Characterization of Implicit LES Methods

The broad range of time and length scales present in high Reynolds number turbulent flows is often prohibitively expensive for direct numerical simulations (DNS) to capture completely. Large eddy simulation (LES) attempts to circumvent this issue by filtering out the small scale motions in the flow, replacing their effects with a subgrid model. High-order finite-volume schemes can accurately capture the inviscid cascade of kinetic energy, and the inherent truncation error acts as an implicit subgrid model, forming a natural form of LES. However, the absence of a physical viscosity prohibits conventional characterization of these methods, specifically how kinetic energy is dissipated at the grid scale and how to define a relevant Reynolds number. Kolmogorov's 1941 papers achieve this characterization for real-world viscous fluids in terms of a universal equilibrium range determined uniquely by the rate of energy dissipation and physical viscosity.

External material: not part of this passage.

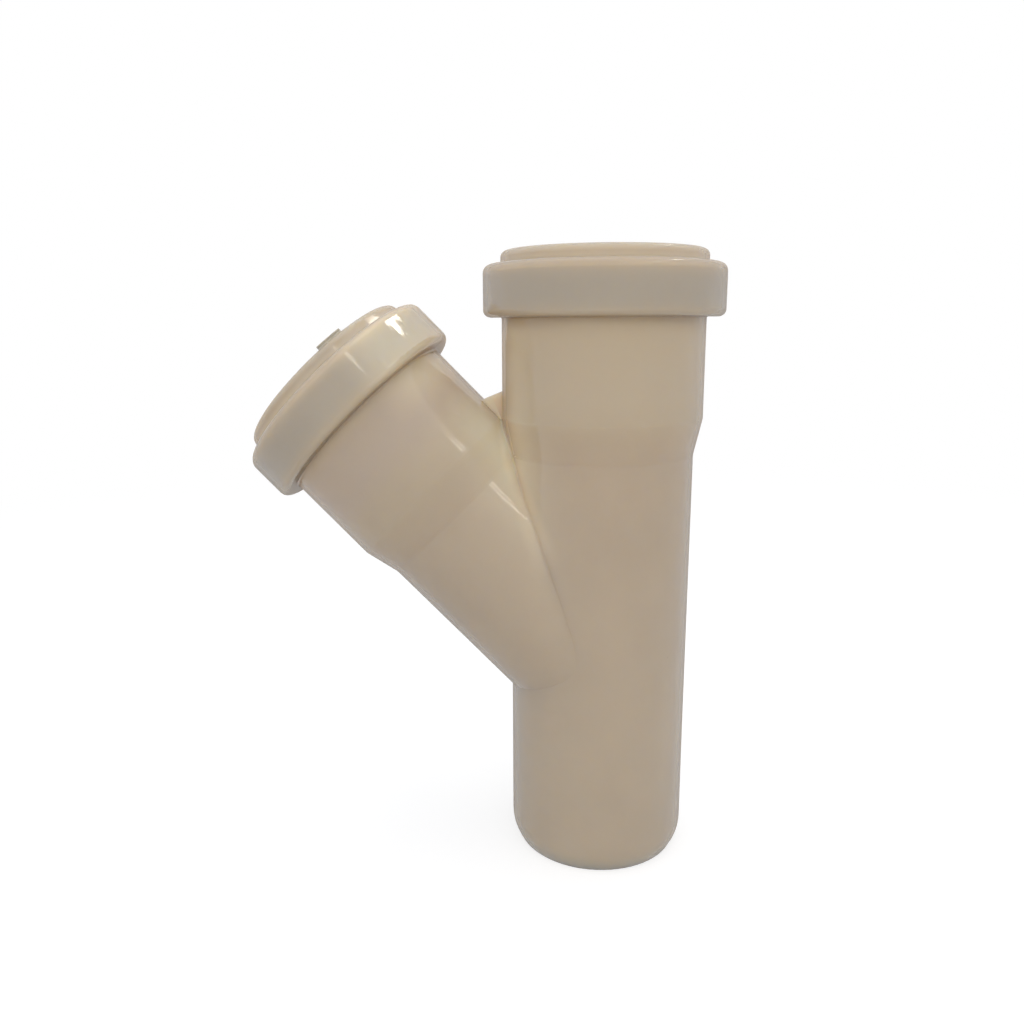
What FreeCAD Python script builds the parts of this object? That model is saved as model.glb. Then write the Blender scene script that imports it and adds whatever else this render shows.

Analogously, this paper proposes than an ILES method can be characterized by a universal equilibrium range determined uniquely by the energy dissipation rate and computational cell width. Implicit LES simulations of maintained homogeneous isotropic turbulence are presented to support this proposal and highlight similarities and differences with real-world viscous fluids. Direct comparison with data from high resolution DNS calculations provides a basis for deriving an effective viscosity and an effective Kolmogorov length scale.